Who cracks down on lawlessness?

On the 27th of May this year, when the President, Ernest Bai Koroma announced the reduction in the price of fuel products by Le 500 from the earlier increase of Le 5,000 per litre and ordered prices of essential commodities to revert to their original rates, little did he know that he was addressing many deaf ears.

It appeared no one was listening to him whilst making his pronouncement.

We say so because we expected that after such presidential order, traders and commercial drivers, especially those plying the city would immediately comply.

Sadly, this was not to be the case; and in the circumstance it is the ordinary people who bear the brunt of the apparent defiance.

Of course, the petroleum dealers went ahead and did as the president ordered by removing the Le 500 from the Le 5,000 per litre.

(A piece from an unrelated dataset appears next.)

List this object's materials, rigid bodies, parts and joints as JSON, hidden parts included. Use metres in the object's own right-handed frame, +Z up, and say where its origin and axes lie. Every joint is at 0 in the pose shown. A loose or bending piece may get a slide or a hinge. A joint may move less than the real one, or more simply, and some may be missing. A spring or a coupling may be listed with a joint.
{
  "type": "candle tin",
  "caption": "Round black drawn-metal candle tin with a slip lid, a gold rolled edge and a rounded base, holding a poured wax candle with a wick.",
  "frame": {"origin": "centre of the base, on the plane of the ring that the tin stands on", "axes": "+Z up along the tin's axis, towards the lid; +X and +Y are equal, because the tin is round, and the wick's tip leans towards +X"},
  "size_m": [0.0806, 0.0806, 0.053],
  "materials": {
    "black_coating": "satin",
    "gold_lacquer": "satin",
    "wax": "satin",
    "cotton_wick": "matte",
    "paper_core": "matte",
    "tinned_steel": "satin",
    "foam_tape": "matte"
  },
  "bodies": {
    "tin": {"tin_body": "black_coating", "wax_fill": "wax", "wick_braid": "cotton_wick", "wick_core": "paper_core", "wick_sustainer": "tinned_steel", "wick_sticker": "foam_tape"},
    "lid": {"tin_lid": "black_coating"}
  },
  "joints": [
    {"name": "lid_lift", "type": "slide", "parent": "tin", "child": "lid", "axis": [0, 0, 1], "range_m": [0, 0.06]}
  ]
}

The traders, on the other hand, especially those who deal in basic food items did not budge. They continue to sell at the ‘normal’ rate and in some cases have even added to their old prices.

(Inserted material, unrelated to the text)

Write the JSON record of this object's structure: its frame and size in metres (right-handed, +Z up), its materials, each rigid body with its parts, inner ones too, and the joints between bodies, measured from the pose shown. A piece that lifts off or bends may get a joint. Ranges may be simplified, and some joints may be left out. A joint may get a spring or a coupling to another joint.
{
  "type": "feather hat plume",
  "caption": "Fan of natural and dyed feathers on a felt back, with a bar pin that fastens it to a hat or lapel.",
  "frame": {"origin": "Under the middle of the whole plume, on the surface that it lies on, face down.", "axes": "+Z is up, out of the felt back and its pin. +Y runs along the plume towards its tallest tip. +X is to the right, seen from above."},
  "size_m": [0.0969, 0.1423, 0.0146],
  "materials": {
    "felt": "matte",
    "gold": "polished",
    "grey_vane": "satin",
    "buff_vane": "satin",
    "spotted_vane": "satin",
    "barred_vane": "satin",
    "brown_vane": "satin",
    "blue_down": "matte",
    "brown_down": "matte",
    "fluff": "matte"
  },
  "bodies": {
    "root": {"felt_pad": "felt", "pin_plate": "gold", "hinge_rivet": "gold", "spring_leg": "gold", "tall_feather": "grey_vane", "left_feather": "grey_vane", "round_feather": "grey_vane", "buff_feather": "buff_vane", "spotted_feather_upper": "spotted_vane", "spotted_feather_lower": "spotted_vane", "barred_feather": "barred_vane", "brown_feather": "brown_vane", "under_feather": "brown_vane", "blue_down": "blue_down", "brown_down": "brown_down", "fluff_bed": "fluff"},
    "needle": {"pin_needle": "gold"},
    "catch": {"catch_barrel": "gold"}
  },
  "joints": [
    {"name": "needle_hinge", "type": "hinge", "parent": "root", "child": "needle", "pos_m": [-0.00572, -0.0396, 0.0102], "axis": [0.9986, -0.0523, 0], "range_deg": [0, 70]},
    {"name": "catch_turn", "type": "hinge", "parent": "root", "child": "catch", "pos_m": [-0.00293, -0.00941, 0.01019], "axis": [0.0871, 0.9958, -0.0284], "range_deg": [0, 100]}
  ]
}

The commercial drivers too have followed the footsteps of the traders. Like the callous traders, their action has generated a lot of resentment among commuters especially those residing in the far end of the city. And nothing is being done to decisively address what is becoming a backlash for HE the President.

Indeed, in principle, some commercial drivers seem to accept the reduction in transport fares but have cleverly resorted to running ‘short cuts’ thereby forcing passengers to pay twice or three times for a single journey to and from their business or work place.

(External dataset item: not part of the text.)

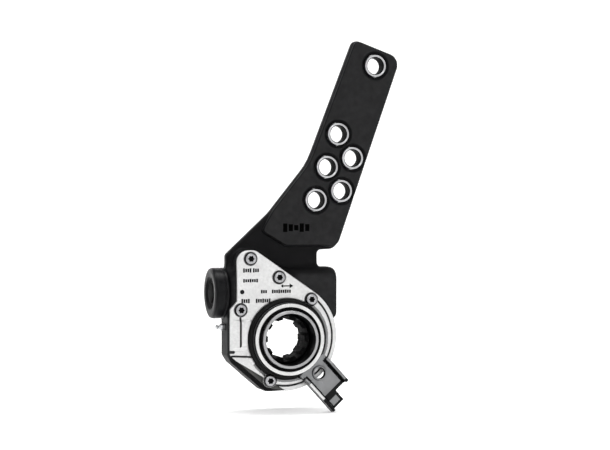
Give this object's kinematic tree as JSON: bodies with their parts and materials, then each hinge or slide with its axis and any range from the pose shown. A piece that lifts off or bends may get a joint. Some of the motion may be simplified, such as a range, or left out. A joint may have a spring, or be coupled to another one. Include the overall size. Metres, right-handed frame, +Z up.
{
  "type": "automatic slack adjuster",
  "caption": "Automatic slack adjuster for an S-cam drum brake: a lever arm with clevis-pin bushes, a worm gear set on a splined bore, and a control arm that works its adjusting mechanism.",
  "frame": {"origin": "on the axis of the splined camshaft bore, in the plane of the worm axis", "axes": "-Y out of the cover along the bore axis, +Z up with the lever arm leaning 19.6 degrees towards +X"},
  "size_m": [0.1659, 0.0545, 0.3159],
  "materials": {
    "black_paint": "satin black paint on cast iron",
    "cover_zinc": "bright zinc-plated sheet",
    "machined_steel": "turned steel",
    "zinc_steel": "grey zinc-plated steel",
    "dark_steel": "oiled hardened steel",
    "spring_steel": "oiled spring wire",
    "bronze": "bearing bronze",
    "black_plastic": "moulded black plastic",
    "rubber": "matt black rubber",
    "gasket": "gasket sheet"
  },
  "bodies": {
    "housing_body": {"housing": "black_paint", "clevis_bush_1": "zinc_steel", "clevis_bush_2": "zinc_steel", "clevis_bush_3": "zinc_steel", "clevis_bush_4": "zinc_steel", "clevis_bush_5": "zinc_steel", "clevis_bush_6": "zinc_steel", "cover_plate": "cover_zinc", "cover_gasket": "gasket", "cover_screw_1": "zinc_steel", "cover_screw_2": "zinc_steel", "cover_screw_3": "zinc_steel", "cover_screw_4": "zinc_steel", "cover_screw_5": "zinc_steel", "cover_screw_6": "zinc_steel", "grease_nipple": "zinc_steel", "worm_bore_cap": "black_plastic", "cap_o_ring": "rubber", "adjuster_seal": "rubber", "worm_bearing": "bronze", "rear_seal": "rubber", "wheel_thrust_washer": "bronze", "rack_spring": "spring_steel", "main_spring": "spring_steel"},
    "control_unit": {"control_hub": "machined_steel", "control_arm_bracket": "zinc_steel", "control_disc": "zinc_steel", "hub_o_ring": "rubber", "dust_seal": "rubber"},
    "rack_body": {"rack": "dark_steel"},
    "pinion_body": {"pinion": "dark_steel", "one_way_spring": "spring_steel"},
    "wheel_body": {"worm_wheel": "dark_steel", "splined_hub": "dark_steel"},
    "thrust_body": {"thrust_washer": "bronze", "spring_seat": "zinc_steel"},
    "worm_body": {"worm_shaft": "dark_steel", "clutch_ring": "dark_steel"}
  },
  "joints": [
    {"name": "control_arm_swing", "type": "hinge", "parent": "housing_body", "child": "control_unit", "pos_m": [0, 0, 0], "axis": [0, 1, 0], "range_deg": [-10, 5]},
    {"name": "rack_slide", "type": "slide", "parent": "housing_body", "child": "rack_body", "axis": [0, 0, 1], "range_m": [-0.0062, 0.0031], "deforming": ["rack_spring"]},
    {"name": "pinion_spin", "type": "hinge", "parent": "housing_body", "child": "pinion_body", "pos_m": [-0.033, 0, 0.0385], "axis": [1, 0, 0], "range_deg": [-22, 43]},
    {"name": "worm_wheel_spin", "type": "hinge", "parent": "housing_body", "child": "wheel_body", "pos_m": [0, 0, 0], "axis": [0, 1, 0], "continuous": true},
    {"name": "worm_float", "type": "slide", "parent": "housing_body", "child": "thrust_body", "axis": [1, 0, 0], "range_m": [0, 0.0007], "stiffness_N_per_m": 5000, "deforming": ["main_spring"]},
    {"name": "worm_shaft_spin", "type": "hinge", "parent": "thrust_body", "child": "worm_body", "pos_m": [0, 0, 0.0385], "axis": [1, 0, 0], "continuous": true}
  ],
  "couplings": [
    {"joint": "rack_slide", "follows": "control_arm_swing", "m_per_rad": 0.033},
    {"joint": "pinion_spin", "follows": "control_arm_swing", "ratio": -4.125},
    {"joint": "worm_shaft_spin", "follows": "worm_wheel_spin", "ratio": -20}
  ]
}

This is unacceptable, to say the least!

Critics of the system see the unacceptable behaviour as sabotage. And like we stated earlier, it seems the government is powerless in keeping the traders or lawless drivers under control.

Now we hear that authorities would soon mount a crack down on the lawlessness. But our question is who does the ‘crack down’?

When the president was making his pronouncement on the price reduction, some elements of civil society declared rather voluntarily that they would monitor the price adjustment to ensure that everybody complies with the ‘presidential order’.

It is not clear whether any monitoring is being done to ensue that prices remain as the president directed.

This brings us again to the question of a crack down. Legally, we expect the police to take the lead. But would you trust the police to embark on such a crack down?

We at Sierra Express Media have our reservation about the role of the police in such activity. Simple reason: they are quick to compromise. We say so from past experiences.

We equally do not believe civil society can do a good monitoring job with respect to price control. Most often they pay mere lip service when it comes to national engagements.

So, what would be the way forward?

We suggest that government muster strong political will to enforce its directives for the good of the people by ensuring that law enforcement agencies function the way and manner that would produce positive result.

Anything short of that, those agencies must be brought to book.

No compromise.  The people are suffering in the hands of law breakers.